Portable music culture has long been under fire for sociological reasons. Worried essayists, overwrought with concern, pepper the blogs of the world with the charge that our society’s growing fondness for headphones is disconnecting us with the world that we live in, causing us to tune in and tune out.
Ouch, my ears!
Portable music culture has long been under fire for sociological reasons. Worried essayists, overwrought with concern, pepper the blogs of the world with the charge that our society’s growing fondness for headphones is disconnecting us with the world that we live in, causing us to tune in and tune out.
But a lesser talked about problem regarding iPod culture has a very scary and very tangible consequence: hearing loss. Those little white earbuds are slowly and surely destroying our ears. How remarkable that such little things can be so dangerous.
The danger posed by unsafe headphone use has not been in the public consciousness much, and this is, in part, because the kind of hearing loss that headphones cause can take years to become apparent. And apparent it’s becoming. At last year’s annual meeting of the American Association for the Advancement of Science, Steven Greenberg of Silicon Speech claimed that young people have a rate of hearing loss “two-and-a-half times that of their parents and grandparents,” and estimates 50 million Americans will suffer from some form of impaired hearing by 2050.
In relation, hearing specialists are reporting an increased number of people in their 30s and 40s with more severe forms of tinnitus, according to an AP report. Tinnitus is a chronic ringing or “whooshing” sound in the ears that can result in deafness at certain frequencies. These people were among the first Walkman users (the first model went on the market in 1979), and it’s suspected that hearing loss from headphone use will become an increasingly bigger problem, as headphone usage has increased greatly in the last few decades.
“It may be that we’re seeing the tip of the iceberg now,” Dr. John Oghalai, director of the Hearing Center at Texas Children’s Hospital in Houston, told the AP. “I would not be surprised if we start to see even more of this.”

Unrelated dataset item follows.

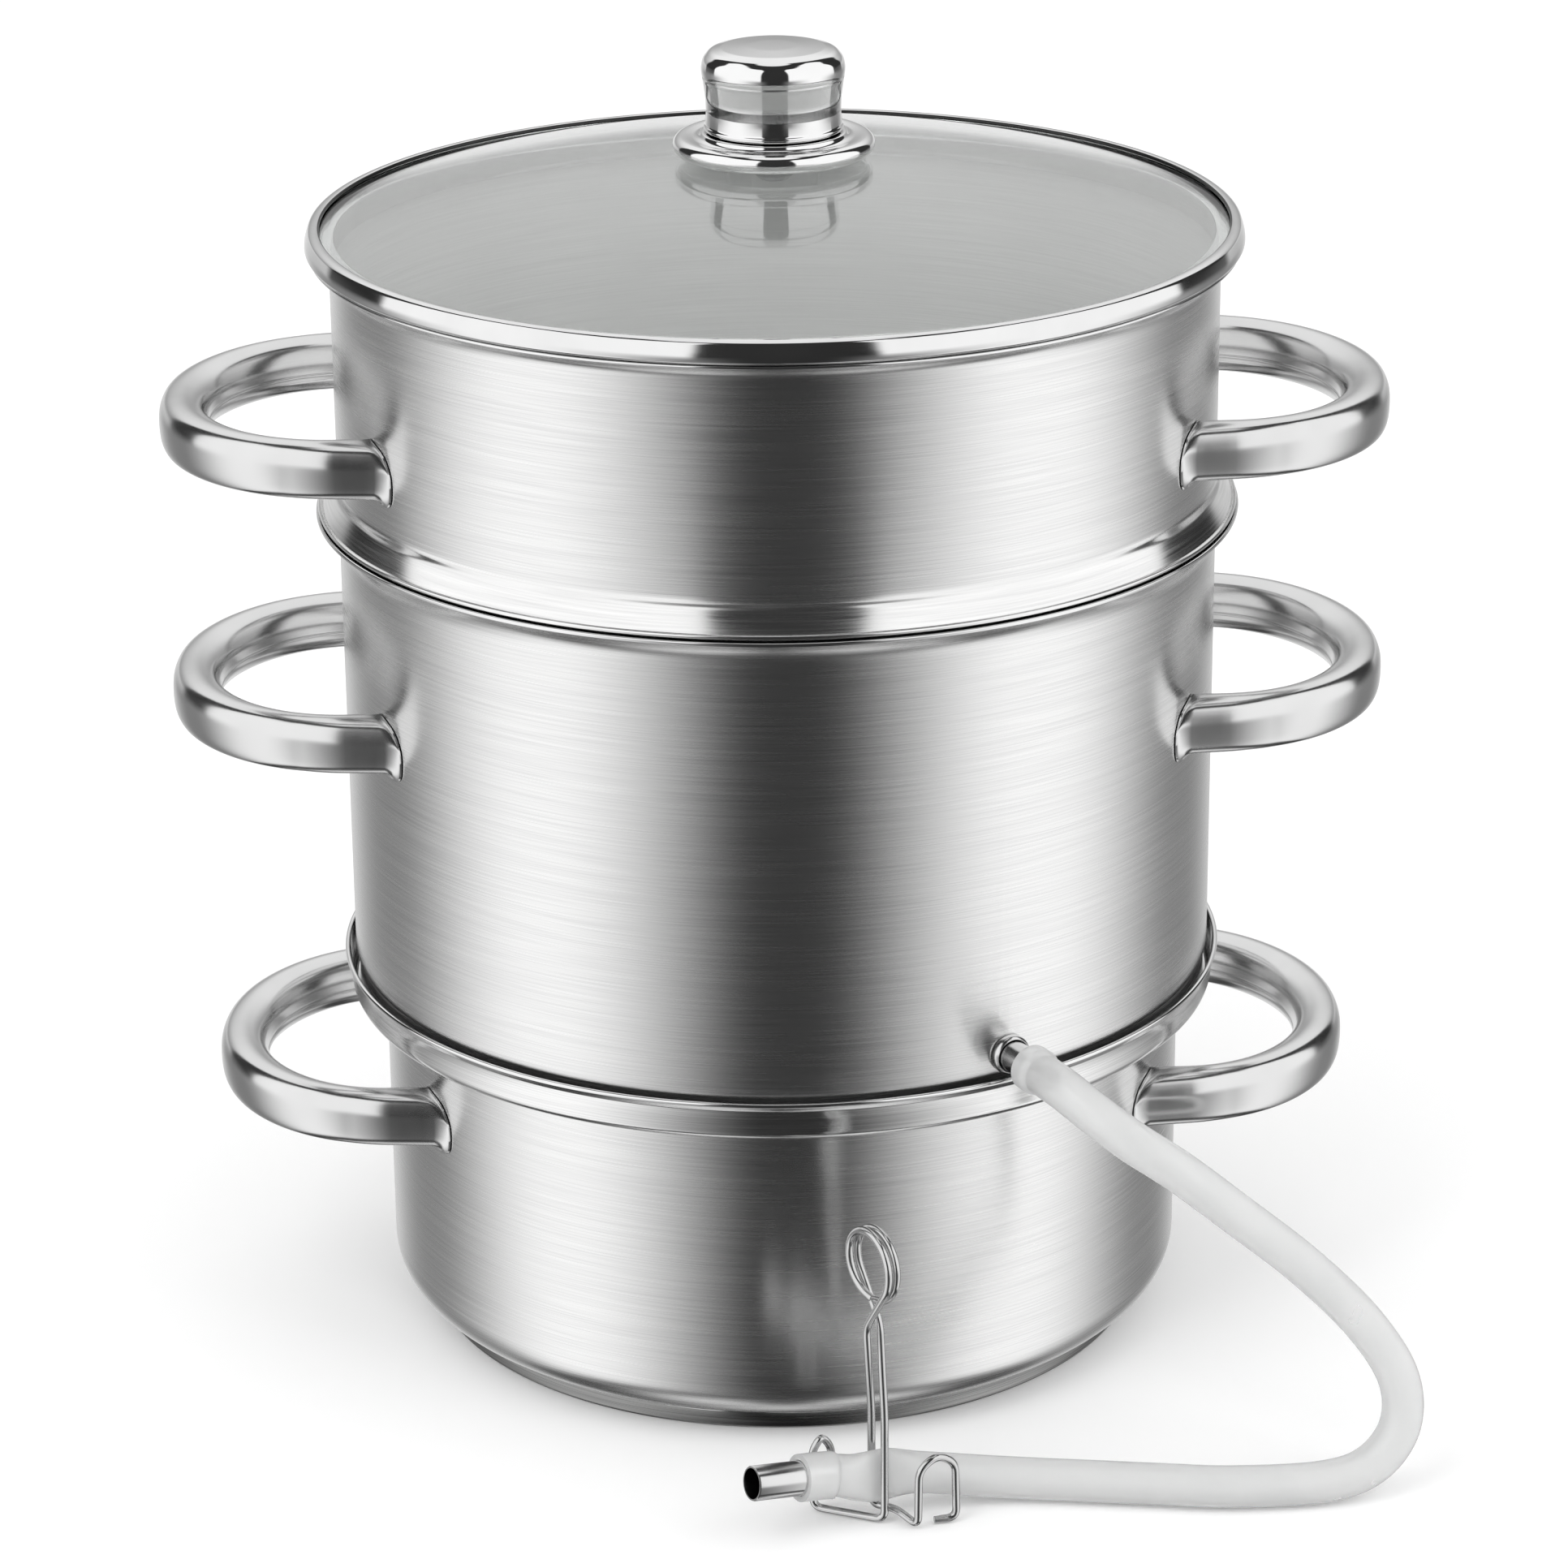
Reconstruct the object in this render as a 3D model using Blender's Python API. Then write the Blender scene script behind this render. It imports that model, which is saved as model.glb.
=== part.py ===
"""Steam juicer: a water pan, a juice kettle with a steam chimney, a fruit basket and a glass lid,
with a hose, a wire pinch clamp and a filling nozzle on the kettle's outlet.

Metres, +Z up. The origin is the centre of the base's underside. The handles lie along X, and the
outlet points forward (-Y), turned a little towards +X.
"""

import math

import bmesh
import bpy
from mathutils import Matrix, Vector

# Facets
POT_SIDES = 40
ROUND_SIDES = 24
TUBE_SIDES = 12
WIRE_SIDES = 6
MERGE_DISTANCE = 1e-6

# Clearances
SEAT_GAP = 0.0003
NEST_CLEARANCE = 0.0007
CUT_OVERRUN = 0.004

# The three pots, from the base up
BASE_RADIUS = 0.1094
BASE_HEIGHT = 0.0058
BASE_SKIN = 0.0008
BASE_EDGE_RADIUS = 0.0012

PAN_RADIUS = 0.1212
PAN_WALL = 0.0008
PAN_CORNER_RADIUS = 0.014
PAN_RIM_HEIGHT = 0.1155
PAN_COLLAR_DEPTH = 0.0118
PAN_COLLAR_ROLL = 0.0030
PAN_COLLAR_FLARE = 0.0008
PAN_BEAD_REACH = 0.0018
SHOULDER_RADIUS = 0.003

POT_RADIUS = 0.130
KETTLE_WALL = 0.0008
KETTLE_CORNER_RADIUS = 0.003
KETTLE_RISE = 0.1391
KETTLE_FLARE_HEIGHT = 0.0096
KETTLE_FLARE_REACH = 0.0066

BASKET_WALL = 0.0008
BASKET_NEST_DEPTH = 0.0610
BASKET_NEST_TAPER = 0.0014
BASKET_CORNER_RADIUS = 0.008
BASKET_LIP_HEIGHT = 0.0104
BASKET_LIP_BEND = 0.0014
BASKET_RISE = 0.0780
BASKET_FLARE_HEIGHT = 0.0056
BASKET_FLARE_REACH = 0.0074

# Perforated basket floor
HOLE_RADIUS = 0.003
HOLE_SIDES = 6
HOLE_RING_PITCH = 0.024
HOLE_RINGS = 4
HOLES_PER_RING_STEP = 6

# Steam chimney in the kettle
CHIMNEY_FOOT_RADIUS = 0.036
CHIMNEY_TOP_RADIUS = 0.0222
CHIMNEY_FLANGE_WIDTH = 0.006
CHIMNEY_TOP_CLEARANCE = 0.006
CHIMNEY_LIP_REACH = 0.0014

# Handles: a half-oval loop of a D-shaped tube with spread feet
HANDLE_HALF_SPAN = 0.055
HANDLE_REACH = 0.0515
HANDLE_SINK = 0.002
HANDLE_WIDTH = 0.0145
HANDLE_HEIGHT = 0.017
HANDLE_SEAM_DEPTH = 0.0009
FOOT_SPREAD = 0.0036
FOOT_DROP = 0.0029
FOOT_LENGTH = 0.0042
FOOT_EDGE = 0.0008
FOOT_SINK = 0.0035
HANDLE_ARC_STEPS = 12
PAN_HANDLE_DROP = 0.0345
KETTLE_HANDLE_DROP = 0.0551
BASKET_HANDLE_DROP = 0.0501

# Outlet on the kettle wall
OUTLET_AZIMUTH_DEG = 27.3
OUTLET_RISE = 0.0063
OUTLET_RADIUS = 0.0046
OUTLET_WALL = 0.0008
OUTLET_END_REACH = 0.0225
OUTLET_HEAD_RADIUS = 0.0060
OUTLET_HEAD_THICKNESS = 0.0012
FLANGE_RADIUS = 0.0059
FLANGE_THICKNESS = 0.0026

# Lid
LID_BAND_HEIGHT = 0.0061
LID_BAND_INSET = 0.0005
LID_BAND_BEVEL = 0.0017
LID_BAND_LIP_WIDTH = 0.0028
LID_BAND_WALL = 0.0009
LID_BAND_LIP_THICKNESS = 0.0007
LID_SKIRT_DEPTH = 0.0055
LID_SKIRT_WALL = 0.0008
LID_SKIRT_CLEARANCE = 0.0008
GLASS_THICKNESS = 0.0036
GLASS_RISE = 0.0190
GLASS_HOLE_RADIUS = 0.0032

# Knob
KNOB_WAIST_RADIUS = 0.0196
KNOB_SHOULDER_RADIUS = 0.0209
KNOB_CUP_HEIGHT = 0.0244
KNOB_WALL = 0.0011
KNOB_BOSS_RADIUS = 0.0055
SKIRT_RADIUS = 0.0294
SKIRT_HEIGHT = 0.0057
SKIRT_PLATE_THICKNESS = 0.0010
WASHER_RADIUS = 0.0140
LOWER_WASHER_RADIUS = 0.0085
WASHER_THICKNESS = 0.0016
SCREW_RADIUS = 0.0021
SCREW_HEAD_RADIUS = 0.0060
SCREW_HEAD_HEIGHT = 0.0028
SCREW_GRIP = 0.0110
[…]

Dr. Colin Driscoll, an otologist at Minnesota’s Mayo Clinic, said in the same report, “The tricky part is that you don’t know early on. It takes multiple exposures and sometimes years to find out.”
Further exacerbating the problem are rechargeable batteries that last longer and cause listeners to prolong noise exposure more than they would before. Not to mention today’s iPod culture, which yields more and more listeners who use headphones on the bus, on the street, or in the crowded cafeteria, can just crank the volume to block out ambient noise. Frequent headphone users are also likely to become decreasingly sensitive to higher sound levels over time, causing even more twists of the volume dial.
Independent testing shows that the maximum volumes of iPods and other MP3 players are around 120 decibels, “about the level of a jet plane taking off,” reported Brian Fligor, an audiologist at Boston Children’s Hospital. For a reference point, the American Speech-Language Hearing Association says sounds louder than 80 decibels are “potentially hazardous.” Yikes!
So, um, yeah. A lot of us are slowly going deaf. But most of us are probably not going to put away our headphones tomorrow, so are there ways we can safely continue our headphone use? Definitely.
The UCLA Ergonomics Division tells us that noise-induced hearing loss comes from three things: the loudness of a sound (decibels), the pitch of a sound and the length of exposure. The pitch of a sound usually isn’t as much of an issue compared to how loud you’re listening to your music and for how long.
So what can you do that is OK for your ears? According to the AP report, a study at Boston Children’s Hospital determined that listening to your headphones at 60 percent of the maximum volume for one hour per day is “relatively safe.” If you are unsure whether 60 percent is too little or too much given your particular listening scenario, the folks at UCLA suggest conversational noise as a rule of thumb, i.e. if your music is coming in at the level of a normal conversation, your ears are safe. Any louder and you’re in the zone of potential long-term hearing damage.
Also avoid the temptation to turn up the volume when ambient noise, like city traffic, drowns out the music. Buying a good pair of canalphones is an excellent way to mitigate this, as their snug fit in your ears blocks out the outside sound and allows for a decent hearing level.
Finally, consider not listening to the headphones 24/7. The hand-wringing sociologists have a point: iPod culture can get us so wrapped in our tunes that we don’t touch base with the world around us. It’s truly refreshing to take the earbuds out in places you’d normally have them in, be it on the bus or in line for coffee. In an increasingly isolated country where a quarter of Americans report that they have no close friends they can confide in, it’s worth taking time to reach out and connect with the strangers around us. And it’s usually a lot easier on your ears.